Exercise objective |
Stop after the line containing "edge_r = 0.4; // [0.2:0.05:0.6]": print each line exactly from the first line of the listing up to that point.

════════

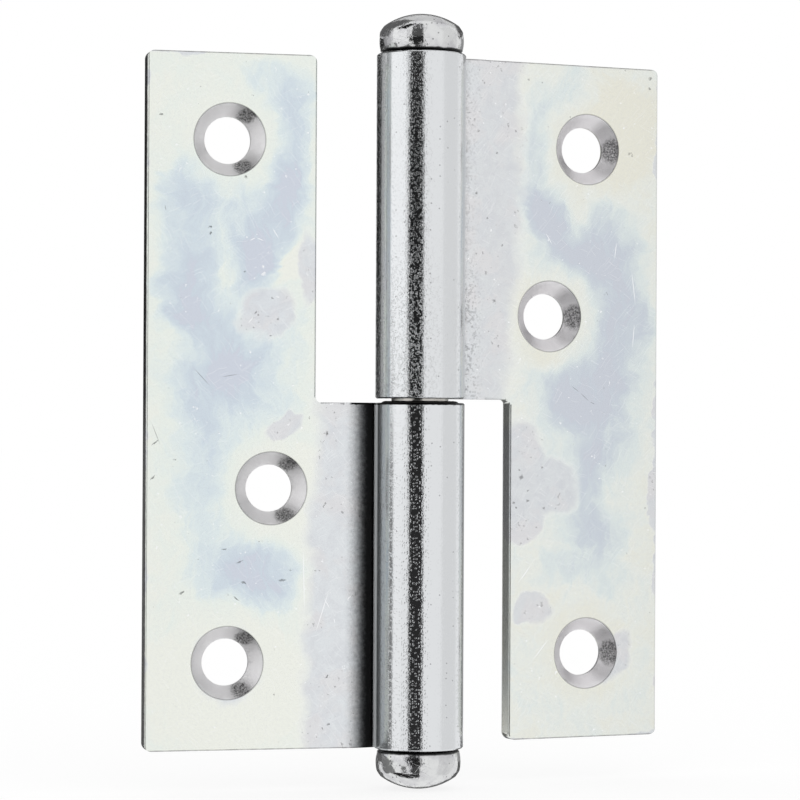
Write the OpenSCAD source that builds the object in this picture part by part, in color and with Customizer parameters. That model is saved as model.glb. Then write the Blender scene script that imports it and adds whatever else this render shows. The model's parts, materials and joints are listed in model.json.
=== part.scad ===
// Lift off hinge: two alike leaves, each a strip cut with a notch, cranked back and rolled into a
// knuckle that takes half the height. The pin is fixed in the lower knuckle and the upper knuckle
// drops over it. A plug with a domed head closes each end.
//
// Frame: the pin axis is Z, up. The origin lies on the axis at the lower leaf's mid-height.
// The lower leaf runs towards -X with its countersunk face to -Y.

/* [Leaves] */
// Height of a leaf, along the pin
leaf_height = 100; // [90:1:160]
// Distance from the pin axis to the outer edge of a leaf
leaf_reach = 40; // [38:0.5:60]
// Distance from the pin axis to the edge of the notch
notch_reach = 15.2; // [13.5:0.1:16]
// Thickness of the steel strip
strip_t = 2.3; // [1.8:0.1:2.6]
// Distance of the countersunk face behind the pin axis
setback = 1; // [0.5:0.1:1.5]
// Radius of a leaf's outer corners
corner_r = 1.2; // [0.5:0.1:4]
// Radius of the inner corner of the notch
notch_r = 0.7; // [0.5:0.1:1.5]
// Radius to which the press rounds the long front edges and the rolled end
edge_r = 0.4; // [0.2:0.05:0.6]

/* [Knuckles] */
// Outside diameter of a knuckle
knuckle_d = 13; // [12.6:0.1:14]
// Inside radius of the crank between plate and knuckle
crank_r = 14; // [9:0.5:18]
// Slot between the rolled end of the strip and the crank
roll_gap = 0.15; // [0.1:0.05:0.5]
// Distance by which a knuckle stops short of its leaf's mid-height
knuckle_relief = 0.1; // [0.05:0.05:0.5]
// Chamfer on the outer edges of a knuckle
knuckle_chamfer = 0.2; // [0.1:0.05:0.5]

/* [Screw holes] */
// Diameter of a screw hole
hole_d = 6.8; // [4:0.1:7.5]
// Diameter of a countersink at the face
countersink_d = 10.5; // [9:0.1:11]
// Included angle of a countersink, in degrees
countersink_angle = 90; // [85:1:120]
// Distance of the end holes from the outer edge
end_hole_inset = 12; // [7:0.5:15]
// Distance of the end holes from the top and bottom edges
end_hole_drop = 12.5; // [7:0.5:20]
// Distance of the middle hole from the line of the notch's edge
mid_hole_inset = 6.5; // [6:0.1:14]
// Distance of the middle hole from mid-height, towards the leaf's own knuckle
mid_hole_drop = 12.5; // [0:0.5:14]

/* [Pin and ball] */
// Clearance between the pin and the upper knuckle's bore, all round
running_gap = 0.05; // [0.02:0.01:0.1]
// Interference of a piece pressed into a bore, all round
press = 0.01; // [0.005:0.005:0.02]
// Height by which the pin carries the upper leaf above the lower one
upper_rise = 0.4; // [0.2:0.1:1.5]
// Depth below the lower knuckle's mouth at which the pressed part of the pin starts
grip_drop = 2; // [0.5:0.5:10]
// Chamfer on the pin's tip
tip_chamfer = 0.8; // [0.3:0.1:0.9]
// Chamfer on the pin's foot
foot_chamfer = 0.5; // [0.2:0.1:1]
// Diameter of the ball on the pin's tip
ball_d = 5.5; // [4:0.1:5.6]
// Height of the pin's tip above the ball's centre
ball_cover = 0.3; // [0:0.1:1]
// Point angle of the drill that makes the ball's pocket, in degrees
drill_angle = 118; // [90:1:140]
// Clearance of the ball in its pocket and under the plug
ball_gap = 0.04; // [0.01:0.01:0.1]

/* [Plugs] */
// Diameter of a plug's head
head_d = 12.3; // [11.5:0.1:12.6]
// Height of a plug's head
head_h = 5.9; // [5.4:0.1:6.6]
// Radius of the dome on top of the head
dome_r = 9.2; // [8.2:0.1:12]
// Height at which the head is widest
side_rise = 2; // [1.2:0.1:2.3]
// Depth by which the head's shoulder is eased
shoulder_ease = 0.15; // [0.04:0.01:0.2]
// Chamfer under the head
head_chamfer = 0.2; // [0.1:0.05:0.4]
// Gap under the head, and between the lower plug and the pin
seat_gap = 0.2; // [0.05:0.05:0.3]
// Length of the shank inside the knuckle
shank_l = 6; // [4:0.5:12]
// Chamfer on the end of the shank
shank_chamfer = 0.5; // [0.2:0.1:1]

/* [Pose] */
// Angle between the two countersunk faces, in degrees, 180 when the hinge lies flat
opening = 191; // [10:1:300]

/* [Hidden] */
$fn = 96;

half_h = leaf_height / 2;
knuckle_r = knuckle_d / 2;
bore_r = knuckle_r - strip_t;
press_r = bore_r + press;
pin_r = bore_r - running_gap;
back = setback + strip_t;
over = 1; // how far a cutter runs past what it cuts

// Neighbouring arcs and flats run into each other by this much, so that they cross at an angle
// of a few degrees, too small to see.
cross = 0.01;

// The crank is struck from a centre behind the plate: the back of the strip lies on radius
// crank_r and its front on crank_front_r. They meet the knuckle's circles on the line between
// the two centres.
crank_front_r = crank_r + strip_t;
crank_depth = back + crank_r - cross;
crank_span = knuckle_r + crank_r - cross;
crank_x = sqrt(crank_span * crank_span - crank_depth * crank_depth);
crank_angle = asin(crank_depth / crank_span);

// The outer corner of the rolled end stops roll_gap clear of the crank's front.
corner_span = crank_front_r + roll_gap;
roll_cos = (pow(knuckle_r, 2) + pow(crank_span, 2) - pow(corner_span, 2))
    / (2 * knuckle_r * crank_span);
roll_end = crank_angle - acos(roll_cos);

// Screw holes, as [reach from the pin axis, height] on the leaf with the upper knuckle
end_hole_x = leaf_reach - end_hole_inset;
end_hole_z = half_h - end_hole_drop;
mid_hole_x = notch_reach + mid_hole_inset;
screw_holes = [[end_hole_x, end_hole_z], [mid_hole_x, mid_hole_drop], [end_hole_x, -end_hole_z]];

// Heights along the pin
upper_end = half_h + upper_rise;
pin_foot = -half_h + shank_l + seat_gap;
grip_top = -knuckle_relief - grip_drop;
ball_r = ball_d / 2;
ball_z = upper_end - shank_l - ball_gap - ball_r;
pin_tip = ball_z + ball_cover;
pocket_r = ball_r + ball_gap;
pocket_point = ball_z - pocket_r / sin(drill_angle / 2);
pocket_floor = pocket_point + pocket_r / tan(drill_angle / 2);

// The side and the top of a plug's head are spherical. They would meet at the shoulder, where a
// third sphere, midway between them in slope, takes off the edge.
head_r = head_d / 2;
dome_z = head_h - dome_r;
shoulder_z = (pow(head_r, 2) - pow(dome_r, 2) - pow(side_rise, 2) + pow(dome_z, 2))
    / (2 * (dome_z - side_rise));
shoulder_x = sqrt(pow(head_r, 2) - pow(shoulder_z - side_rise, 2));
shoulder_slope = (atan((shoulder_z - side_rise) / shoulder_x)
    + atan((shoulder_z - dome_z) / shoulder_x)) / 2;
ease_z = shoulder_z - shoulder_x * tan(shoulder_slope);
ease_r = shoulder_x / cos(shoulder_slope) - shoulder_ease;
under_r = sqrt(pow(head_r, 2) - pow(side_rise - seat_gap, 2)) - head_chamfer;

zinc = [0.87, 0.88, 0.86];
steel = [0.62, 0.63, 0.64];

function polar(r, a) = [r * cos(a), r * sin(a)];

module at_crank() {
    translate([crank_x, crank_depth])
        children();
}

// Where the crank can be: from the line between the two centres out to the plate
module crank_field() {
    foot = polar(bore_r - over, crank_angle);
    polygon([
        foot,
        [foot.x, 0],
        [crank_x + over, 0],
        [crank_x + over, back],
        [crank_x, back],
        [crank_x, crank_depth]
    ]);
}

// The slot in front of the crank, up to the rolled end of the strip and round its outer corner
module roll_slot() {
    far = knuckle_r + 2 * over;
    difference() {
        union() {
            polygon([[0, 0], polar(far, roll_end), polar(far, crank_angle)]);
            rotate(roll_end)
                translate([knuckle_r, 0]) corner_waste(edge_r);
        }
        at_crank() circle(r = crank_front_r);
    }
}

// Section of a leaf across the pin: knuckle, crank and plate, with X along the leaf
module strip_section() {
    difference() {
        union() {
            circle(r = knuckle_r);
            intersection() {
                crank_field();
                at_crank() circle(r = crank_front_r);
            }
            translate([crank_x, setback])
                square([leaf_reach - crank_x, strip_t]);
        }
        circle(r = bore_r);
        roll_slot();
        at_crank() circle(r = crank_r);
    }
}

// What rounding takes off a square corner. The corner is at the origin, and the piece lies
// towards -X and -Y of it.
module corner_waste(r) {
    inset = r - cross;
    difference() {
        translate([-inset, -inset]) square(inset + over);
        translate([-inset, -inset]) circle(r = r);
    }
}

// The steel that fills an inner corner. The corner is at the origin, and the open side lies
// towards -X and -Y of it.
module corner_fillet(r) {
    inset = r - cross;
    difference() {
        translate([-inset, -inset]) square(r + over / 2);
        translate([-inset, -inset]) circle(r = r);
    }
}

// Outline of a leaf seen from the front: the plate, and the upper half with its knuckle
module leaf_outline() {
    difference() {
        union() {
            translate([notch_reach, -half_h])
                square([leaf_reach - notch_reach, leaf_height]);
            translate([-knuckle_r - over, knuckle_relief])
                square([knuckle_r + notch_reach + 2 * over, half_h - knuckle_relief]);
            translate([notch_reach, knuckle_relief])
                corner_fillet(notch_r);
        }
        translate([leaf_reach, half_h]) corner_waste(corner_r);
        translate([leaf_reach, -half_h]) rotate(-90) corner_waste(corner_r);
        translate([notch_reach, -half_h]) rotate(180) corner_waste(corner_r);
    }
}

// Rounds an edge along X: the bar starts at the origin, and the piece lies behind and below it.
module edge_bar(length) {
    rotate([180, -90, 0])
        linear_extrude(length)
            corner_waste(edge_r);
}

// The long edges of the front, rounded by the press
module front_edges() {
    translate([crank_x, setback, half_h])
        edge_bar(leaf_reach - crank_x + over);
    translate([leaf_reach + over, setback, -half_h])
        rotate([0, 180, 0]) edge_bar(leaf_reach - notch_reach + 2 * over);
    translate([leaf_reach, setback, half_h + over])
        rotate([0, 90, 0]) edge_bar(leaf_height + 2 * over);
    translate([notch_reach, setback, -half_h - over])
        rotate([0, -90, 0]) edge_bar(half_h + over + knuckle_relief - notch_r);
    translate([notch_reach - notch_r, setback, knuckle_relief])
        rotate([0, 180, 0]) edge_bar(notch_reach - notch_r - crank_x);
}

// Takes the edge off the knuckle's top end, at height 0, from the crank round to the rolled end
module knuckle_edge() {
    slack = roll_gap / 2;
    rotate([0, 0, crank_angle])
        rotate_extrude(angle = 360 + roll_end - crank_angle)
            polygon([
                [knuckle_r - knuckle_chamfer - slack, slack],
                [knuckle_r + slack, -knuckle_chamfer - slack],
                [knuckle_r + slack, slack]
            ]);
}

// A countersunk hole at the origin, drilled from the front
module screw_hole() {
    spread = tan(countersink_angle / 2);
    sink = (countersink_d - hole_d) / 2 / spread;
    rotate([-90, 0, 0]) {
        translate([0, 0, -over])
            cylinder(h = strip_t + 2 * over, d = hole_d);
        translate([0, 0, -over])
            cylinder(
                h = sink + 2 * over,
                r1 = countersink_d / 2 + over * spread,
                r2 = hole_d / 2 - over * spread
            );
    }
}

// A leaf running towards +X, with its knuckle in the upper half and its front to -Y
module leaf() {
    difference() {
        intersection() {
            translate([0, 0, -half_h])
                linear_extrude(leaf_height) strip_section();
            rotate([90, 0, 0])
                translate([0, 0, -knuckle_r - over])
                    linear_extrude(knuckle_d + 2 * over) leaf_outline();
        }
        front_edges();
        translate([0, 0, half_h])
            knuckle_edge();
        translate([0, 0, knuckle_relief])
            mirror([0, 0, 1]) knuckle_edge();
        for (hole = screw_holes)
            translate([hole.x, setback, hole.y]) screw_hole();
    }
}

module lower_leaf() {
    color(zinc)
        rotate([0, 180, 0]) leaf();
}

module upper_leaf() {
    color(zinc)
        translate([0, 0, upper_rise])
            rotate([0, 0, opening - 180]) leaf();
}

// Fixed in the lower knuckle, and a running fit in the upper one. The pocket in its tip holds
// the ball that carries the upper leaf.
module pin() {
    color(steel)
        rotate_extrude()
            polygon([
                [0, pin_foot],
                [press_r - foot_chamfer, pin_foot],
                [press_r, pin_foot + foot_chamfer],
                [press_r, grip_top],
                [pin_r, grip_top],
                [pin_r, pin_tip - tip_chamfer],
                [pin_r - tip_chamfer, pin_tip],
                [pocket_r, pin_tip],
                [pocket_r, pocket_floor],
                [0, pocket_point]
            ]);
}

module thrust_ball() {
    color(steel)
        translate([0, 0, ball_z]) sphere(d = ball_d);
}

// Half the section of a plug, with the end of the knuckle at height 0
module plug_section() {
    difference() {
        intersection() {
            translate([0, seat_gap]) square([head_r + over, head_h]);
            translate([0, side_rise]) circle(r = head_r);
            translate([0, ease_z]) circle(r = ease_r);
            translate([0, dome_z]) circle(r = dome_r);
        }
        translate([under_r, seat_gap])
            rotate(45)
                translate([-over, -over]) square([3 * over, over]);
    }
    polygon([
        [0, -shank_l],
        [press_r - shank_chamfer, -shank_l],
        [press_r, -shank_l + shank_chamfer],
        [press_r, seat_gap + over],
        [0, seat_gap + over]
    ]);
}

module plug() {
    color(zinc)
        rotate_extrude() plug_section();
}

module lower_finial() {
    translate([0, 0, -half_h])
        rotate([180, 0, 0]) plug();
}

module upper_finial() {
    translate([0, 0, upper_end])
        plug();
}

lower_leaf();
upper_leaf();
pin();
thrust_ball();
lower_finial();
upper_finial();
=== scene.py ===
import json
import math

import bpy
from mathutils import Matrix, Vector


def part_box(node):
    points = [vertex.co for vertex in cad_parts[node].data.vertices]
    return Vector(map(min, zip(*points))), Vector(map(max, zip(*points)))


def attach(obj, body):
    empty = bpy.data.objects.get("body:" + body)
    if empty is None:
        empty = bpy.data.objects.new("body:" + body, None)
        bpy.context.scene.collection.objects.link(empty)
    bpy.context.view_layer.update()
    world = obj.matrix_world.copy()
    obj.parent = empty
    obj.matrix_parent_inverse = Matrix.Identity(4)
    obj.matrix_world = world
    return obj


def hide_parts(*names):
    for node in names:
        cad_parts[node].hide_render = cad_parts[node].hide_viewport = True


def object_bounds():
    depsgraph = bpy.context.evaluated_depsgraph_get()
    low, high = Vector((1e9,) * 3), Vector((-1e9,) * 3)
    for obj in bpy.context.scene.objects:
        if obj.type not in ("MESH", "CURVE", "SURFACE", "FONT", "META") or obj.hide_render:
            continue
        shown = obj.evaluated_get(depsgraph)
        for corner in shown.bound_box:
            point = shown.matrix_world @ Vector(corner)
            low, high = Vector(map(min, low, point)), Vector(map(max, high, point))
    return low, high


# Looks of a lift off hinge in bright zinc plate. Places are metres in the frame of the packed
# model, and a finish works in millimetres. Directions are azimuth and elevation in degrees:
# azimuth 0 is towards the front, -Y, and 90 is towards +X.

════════

Result |
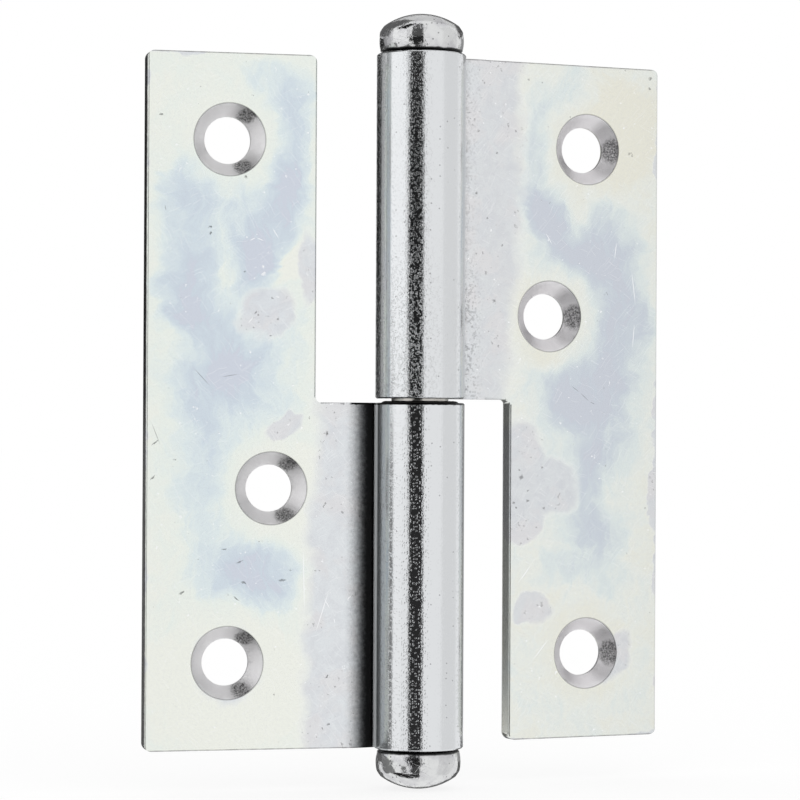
Write the OpenSCAD source that builds the object in this picture part by part, in color and with Customizer parameters. That model is saved as model.glb. Then write the Blender scene script that imports it and adds whatever else this render shows. The model's parts, materials and joints are listed in model.json.
=== part.scad ===
// Lift off hinge: two alike leaves, each a strip cut with a notch, cranked back and rolled into a
// knuckle that takes half the height. The pin is fixed in the lower knuckle and the upper knuckle
// drops over it. A plug with a domed head closes each end.
//
// Frame: the pin axis is Z, up. The origin lies on the axis at the lower leaf's mid-height.
// The lower leaf runs towards -X with its countersunk face to -Y.

/* [Leaves] */
// Height of a leaf, along the pin
leaf_height = 100; // [90:1:160]
// Distance from the pin axis to the outer edge of a leaf
leaf_reach = 40; // [38:0.5:60]
// Distance from the pin axis to the edge of the notch
notch_reach = 15.2; // [13.5:0.1:16]
// Thickness of the steel strip
strip_t = 2.3; // [1.8:0.1:2.6]
// Distance of the countersunk face behind the pin axis
setback = 1; // [0.5:0.1:1.5]
// Radius of a leaf's outer corners
corner_r = 1.2; // [0.5:0.1:4]
// Radius of the inner corner of the notch
notch_r = 0.7; // [0.5:0.1:1.5]
// Radius to which the press rounds the long front edges and the rolled end
edge_r = 0.4; // [0.2:0.05:0.6]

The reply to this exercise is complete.